Joseph Smith Jr. was the prophet of a Latter-Day of Remembrance.

Join author David G. Woolley at his Promised Land Website.


Sandra said...

You know what I love about this passage? It shows us so clearly the boy the Joseph was. I get stuck with the Propeht Joseph in my mind and forge that he was a poor, mostly uneducated farm boy whose family struggled to just get by.

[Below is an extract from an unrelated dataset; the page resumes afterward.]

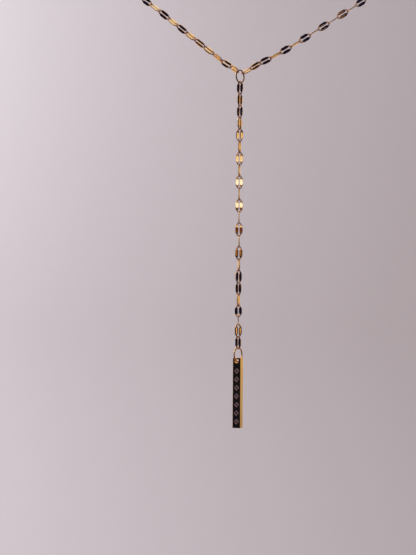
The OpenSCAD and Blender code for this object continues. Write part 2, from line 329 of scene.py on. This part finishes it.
    widened = calc("MULTIPLY", squared(off, "Round across"), spread)
    out = calc("ADD", calc("ADD", size["End radius"], shift), widened)
    pressed = squared(upLink, "Round up")
    flatter = calc("SUBTRACT", calc("DIVIDE", size["Plate thickness"], size["Wire"]), 1)
    thin = calc("MULTIPLY_ADD", petal, flatter, 1)
    target = addNode(tree, "ShaderNodeCombineXYZ", (-500, -300))
    tree.links.new(calc("ADD", core, calc("MULTIPLY", wayAlong, out)), target.inputs[0])
    tree.links.new(calc("MULTIPLY", wayAcross, out), target.inputs[1])
    tree.links.new(calc("MULTIPLY", pressed, thin), target.inputs[2])
    # the round wire ends, where the links meet, get the darker gold: wear and painted shade
    marked = addNode(tree, "GeometryNodeStoreNamedAttribute", (-500, 300), data_type="FLOAT", domain="POINT")
    marked.inputs["Name"].default_value = "endWearAndShade"
    tree.links.new(wire.outputs["Mesh"], marked.inputs["Geometry"])
    tree.links.new(calc("SUBTRACT", 1, petal), marked.inputs["Value"])
    # only the flat faces are polished bright: the plates' edges and the wire stay duller
    outward = calc("DIVIDE", calc("ABSOLUTE", off), wireRadius)
    edge = calc("MAXIMUM", calc("MULTIPLY_ADD", outward, linkChoices["edgeSlope"], -linkChoices["edgeDrop"]), 0)
    dulled = addNode(tree, "GeometryNodeStoreNamedAttribute", (-400, 460), data_type="FLOAT", domain="POINT")
    dulled.inputs["Name"].default_value = "brushedEdge"
    tree.links.new(marked.outputs["Geometry"], dulled.inputs["Geometry"])
    tree.links.new(calc("MAXIMUM", edge, calc("SUBTRACT", 1, petal)), dulled.inputs["Value"])
    press = addNode(tree, "GeometryNodeSetPosition", (-300, 300))
    tree.links.new(dulled.outputs["Geometry"], press.inputs["Geometry"])
    tree.links.new(target.outputs[0], press.inputs["Position"])
    smooth = addNode(tree, "GeometryNodeSetShadeSmooth", (-120, 300))
    tree.links.new(press.outputs["Geometry"], smooth.inputs["Geometry"])

    # a link on every point
    way = addNode(tree, "GeometryNodeInputNamedAttribute", (-500, 800), data_type="FLOAT_VECTOR")
    way.inputs["Name"].default_value = "linkWay"
    facing = addNode(tree, "GeometryNodeInputNamedAttribute", (-500, 640), data_type="FLOAT_VECTOR")
    facing.inputs["Name"].default_value = "linkFacing"
    turn = addNode(tree, "FunctionNodeAxesToRotation", (-300, 740), primary_axis="X", secondary_axis="Z")
    tree.links.new(way.outputs["Attribute"], turn.inputs["Primary Axis"])
    tree.links.new(facing.outputs["Attribute"], turn.inputs["Secondary Axis"])
    dots = addNode(tree, "GeometryNodeMeshToPoints", (-120, 740))
    tree.links.new(size["Link points"], dots.inputs["Mesh"])
    strung = addNode(tree, "GeometryNodeInstanceOnPoints", (100, 500))
    tree.links.new(dots.outputs["Points"], strung.inputs["Points"])
    tree.links.new(smooth.outputs["Geometry"], strung.inputs["Instance"])
    tree.links.new(turn.outputs["Rotation"], strung.inputs["Rotation"])
    tone = addNode(tree, "FunctionNodeRandomValue", (100, 240), data_type="FLOAT")
    tree.links.new(size["Tone seed"], tone.inputs["Seed"])
    toned = addNode(tree, "GeometryNodeStoreNamedAttribute", (300, 500), data_type="FLOAT", domain="INSTANCE")
    toned.inputs["Name"].default_value = "linkTone"
    tree.links.new(strung.outputs["Instances"], toned.inputs["Geometry"])
    tree.links.new(tone.outputs[1], toned.inputs["Value"])
    real = addNode(tree, "GeometryNodeRealizeInstances", (500, 500))
    tree.links.new(toned.outputs["Geometry"], real.inputs["Geometry"])
    finish = addNode(tree, "GeometryNodeSetMaterial", (700, 500))
    tree.links.new(real.outputs["Geometry"], finish.inputs["Geometry"])
    tree.links.new(size["Finish"], finish.inputs["Material"])
    done = addNode(tree, "NodeGroupOutput", (900, 500))
    tree.links.new(finish.outputs["Geometry"], done.inputs["Chain"])
    return tree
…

It also shows us how merciful is our Father. We can make the same mistake over and over and over and still we are forgiven and given another chance to become the person He sent us here, the person He knows we can become.

David G. Woolley said...

Hi Sandra:

What I like about the passage is that it shows normal, natural development from less knowledge to more, from less experience to more, from less understanding to more, from irresponsibility to responsibility. Aren't we talking about the same thing? Joseph Smith wasn't born a full-fledged revelation-receiving, scirpture-dictating, doctrine-knowing, leader-in-waiting prophet. He was a simple servant of God. Makes you apprecaite the scriptural verse that the weak things of the world will confound the wise. I like to think we are all weak. Then, at least, there is hope of us doing some kind of confoudning. Right?

All the best,

David G. Woolley

Sandra said...

See, this is why I love your writing so much. Yes we are talking about the same thing, but you say it in such a better way.